И я получила тему «Шатобриан в русской литературе первой половины XIX века». И провела три счастливейших года в библиотеках, читая русские журналы и «вылавливая» оттуда переводы фрагментов из Шатобриана и отзывы о его произведениях. Выловила довольно много (в библиографии их насчитывается целых 202), хотя, как сейчас становится ясно, далеко не все. В 1979 году защитилась – и тут выяснилось, что никто не рвется меня никуда брать на службу. А «свободные художники» в советское время не поощрялись. Что ты делаешь, не важно, но важно, чтобы ты где-то числился. И вот для таких отщепенцев, которые нигде не служат и сами что-то зарабатывают литературным трудом, была придумана волшебная организация под названием Профессиональный комитет (сокращенно Профком) литераторов. Их было в Москве даже несколько, наш считался «при издательстве „Советский писатель“», хотя никакого реального отношения к издательству не имел, и я, например, никогда его порога не переступала. Профком этот ничего не давал, кроме официальной справки, что ты не тунеядец. Но он ничего и не требовал, кроме опять-таки справки (единожды, при поступлении), что ты зарабатываешь литературным трудом минимальную зарплату (больше уборщицы, но меньше инженера). А я уже к тому времени сочиняла рефераты литературоведческих французских книг для реферативного журнала ИНИОНа и справку представить могла. И в результате до 2006 года, когда я поступила на полставки в Институт высших гуманитарных исследований РГГУ, я ни дня нигде не служила, трудовой книжки не имела и зарплаты, как уже было сказано, не получала, а только гонорары за сделанную работу, и когда мне эту самую зарплату начали платить, я это воспринимала как некое чудо: еще ничего не сделала, а уже платят?!

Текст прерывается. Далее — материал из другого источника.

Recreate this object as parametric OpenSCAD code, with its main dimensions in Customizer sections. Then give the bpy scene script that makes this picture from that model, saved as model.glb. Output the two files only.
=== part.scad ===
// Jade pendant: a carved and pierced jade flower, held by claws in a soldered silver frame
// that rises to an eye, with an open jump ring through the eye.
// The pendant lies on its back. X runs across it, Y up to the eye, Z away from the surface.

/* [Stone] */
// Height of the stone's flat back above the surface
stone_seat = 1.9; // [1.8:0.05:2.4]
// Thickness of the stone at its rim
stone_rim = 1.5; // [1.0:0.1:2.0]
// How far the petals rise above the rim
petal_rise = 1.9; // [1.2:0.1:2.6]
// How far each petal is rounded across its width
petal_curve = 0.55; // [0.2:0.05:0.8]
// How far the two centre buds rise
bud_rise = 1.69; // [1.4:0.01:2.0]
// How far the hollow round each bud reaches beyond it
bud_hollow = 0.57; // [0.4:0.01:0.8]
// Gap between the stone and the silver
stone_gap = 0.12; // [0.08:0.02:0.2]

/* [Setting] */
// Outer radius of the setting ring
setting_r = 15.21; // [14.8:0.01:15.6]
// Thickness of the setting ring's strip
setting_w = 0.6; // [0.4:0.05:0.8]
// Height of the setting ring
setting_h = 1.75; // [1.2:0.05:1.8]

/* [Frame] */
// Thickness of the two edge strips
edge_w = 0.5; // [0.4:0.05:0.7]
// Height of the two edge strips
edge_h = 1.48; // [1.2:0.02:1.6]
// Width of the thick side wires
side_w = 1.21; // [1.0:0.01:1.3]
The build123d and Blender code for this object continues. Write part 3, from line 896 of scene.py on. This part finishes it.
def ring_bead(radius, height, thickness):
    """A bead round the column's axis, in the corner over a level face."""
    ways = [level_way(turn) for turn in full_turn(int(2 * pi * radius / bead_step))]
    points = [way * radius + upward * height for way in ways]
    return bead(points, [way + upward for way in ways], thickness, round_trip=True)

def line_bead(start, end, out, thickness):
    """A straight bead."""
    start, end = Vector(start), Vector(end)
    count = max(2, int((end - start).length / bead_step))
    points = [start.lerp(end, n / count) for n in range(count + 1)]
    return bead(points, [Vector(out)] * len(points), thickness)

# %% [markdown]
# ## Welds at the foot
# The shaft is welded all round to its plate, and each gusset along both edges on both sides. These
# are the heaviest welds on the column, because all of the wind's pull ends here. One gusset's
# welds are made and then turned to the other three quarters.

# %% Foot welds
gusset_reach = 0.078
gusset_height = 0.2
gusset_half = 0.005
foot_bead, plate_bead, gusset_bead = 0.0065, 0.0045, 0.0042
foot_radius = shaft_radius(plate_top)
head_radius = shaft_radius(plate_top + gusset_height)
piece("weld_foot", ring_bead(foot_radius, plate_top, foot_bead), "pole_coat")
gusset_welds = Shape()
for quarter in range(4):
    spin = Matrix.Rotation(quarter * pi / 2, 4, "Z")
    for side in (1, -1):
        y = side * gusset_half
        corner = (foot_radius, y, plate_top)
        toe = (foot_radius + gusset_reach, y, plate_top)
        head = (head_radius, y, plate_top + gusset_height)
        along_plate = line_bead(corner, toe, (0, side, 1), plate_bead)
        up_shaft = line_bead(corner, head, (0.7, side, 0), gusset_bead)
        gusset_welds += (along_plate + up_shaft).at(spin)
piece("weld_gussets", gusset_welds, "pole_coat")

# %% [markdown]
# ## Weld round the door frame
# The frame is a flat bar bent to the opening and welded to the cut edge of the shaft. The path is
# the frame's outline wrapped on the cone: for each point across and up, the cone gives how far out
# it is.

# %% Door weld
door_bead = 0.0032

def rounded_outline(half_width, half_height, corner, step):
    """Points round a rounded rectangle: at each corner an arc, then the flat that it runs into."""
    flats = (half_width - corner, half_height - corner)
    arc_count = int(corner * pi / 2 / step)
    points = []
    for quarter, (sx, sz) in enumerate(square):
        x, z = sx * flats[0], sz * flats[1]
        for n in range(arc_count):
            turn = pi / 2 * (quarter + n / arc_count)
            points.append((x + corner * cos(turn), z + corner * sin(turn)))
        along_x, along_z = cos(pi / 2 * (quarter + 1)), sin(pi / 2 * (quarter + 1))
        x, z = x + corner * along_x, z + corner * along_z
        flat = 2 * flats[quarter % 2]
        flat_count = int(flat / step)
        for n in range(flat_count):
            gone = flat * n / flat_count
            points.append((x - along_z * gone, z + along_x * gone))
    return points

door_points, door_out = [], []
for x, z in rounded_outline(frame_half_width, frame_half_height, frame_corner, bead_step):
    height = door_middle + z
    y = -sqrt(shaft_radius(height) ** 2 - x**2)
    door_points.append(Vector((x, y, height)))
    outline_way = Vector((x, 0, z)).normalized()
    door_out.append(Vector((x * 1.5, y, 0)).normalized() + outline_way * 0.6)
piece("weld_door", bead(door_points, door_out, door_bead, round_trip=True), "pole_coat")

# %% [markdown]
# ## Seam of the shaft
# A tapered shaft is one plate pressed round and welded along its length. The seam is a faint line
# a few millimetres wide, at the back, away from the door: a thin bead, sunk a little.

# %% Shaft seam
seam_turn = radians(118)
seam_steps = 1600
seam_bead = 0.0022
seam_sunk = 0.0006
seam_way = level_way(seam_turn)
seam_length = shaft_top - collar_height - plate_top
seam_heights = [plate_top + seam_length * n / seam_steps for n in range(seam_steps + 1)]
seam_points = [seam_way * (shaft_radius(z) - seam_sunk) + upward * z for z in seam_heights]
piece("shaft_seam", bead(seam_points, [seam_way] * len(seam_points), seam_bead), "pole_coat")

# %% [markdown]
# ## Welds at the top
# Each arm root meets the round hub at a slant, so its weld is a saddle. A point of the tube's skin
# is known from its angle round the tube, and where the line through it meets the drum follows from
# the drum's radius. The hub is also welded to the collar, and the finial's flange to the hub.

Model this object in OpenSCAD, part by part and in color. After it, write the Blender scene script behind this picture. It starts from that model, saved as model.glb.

Первый перевод: «Пена дней» Бориса Виана
В общем, после окончания аспирантуры ничто мне не мешало спокойно заниматься переводами и комментариями. Но переводить я начала еще на четвертом курсе. Причем ни о какой публикации я не помышляла, а импульс был только один – дать возможность друзьям, которые не знают французского, прочесть книгу, которая меня саму поразила до глубины души. А книга эта была роман Бориса Виана «Пена дней». В 1974 году, в эпоху советского застоя (хотя мы тогда не знали, что это так называется), мне в руки попадает книга, где эстетика «черного» мультфильма перемешана с эстетикой пасторали, где популярнейший философ Жан-Соль Партр (именно так вместо, разумеется, Жана-Поля Сартра) приезжает на лекцию на слоне, где угря на обед достают из водопроводного крана, где действует машина пьяноктейль (играешь на пианино, а оно смешивает тебе коктейль в соответствии с мелодией), а в груди у героини вырастает кувшинка и ее убивает. Это было что-то немыслимое, непредставимое. И нужно было немедленно этим поделиться с близкими людьми. И я, в общем ничего не смысля в переводе, уселась на каникулах переводить эту книгу, полную реалий современной французской жизни, мне совершенно не известных, и разных каламбуров, трудно передаваемых по-русски (да и все ли их я заметила?). Но это сейчас я могу оценить все трудности, какими чреват такой перевод. А тогда я просто удовлетворяла свою прихоть. И удовлетворила довольно быстро, и перевод свой, напечатанный на машинке, дала почитать десятку друзей, не больше. Позже «Пена дней» вышла даже в нескольких переводах профессиональных переводчиков, а мой мне уже в 1990‐е годы предложили переиздать, но я не согласилась. Для этого нужно было бы его весь заново переправить – а зачем? Но самое-то удивительное, что, оказывается, мой перевод читали не только мои друзья, но и совершенно незнакомые люди, и где-то едва ли не в 2000‐е годы я с изумлением прочла в статье Марии Львовны Аннинской, посвященной «русскому Виану», что «в 70‐е годы в самиздате ходил перевод Веры Мильчиной». То есть я, оказывается, сама того не зная, «распространялась» в самиздате! Я потом так же, для себя и для друзей, и пьесы Ионеско, и пьесы того же Виана переводила, но насчет их хождения в самиздате ничего не знаю.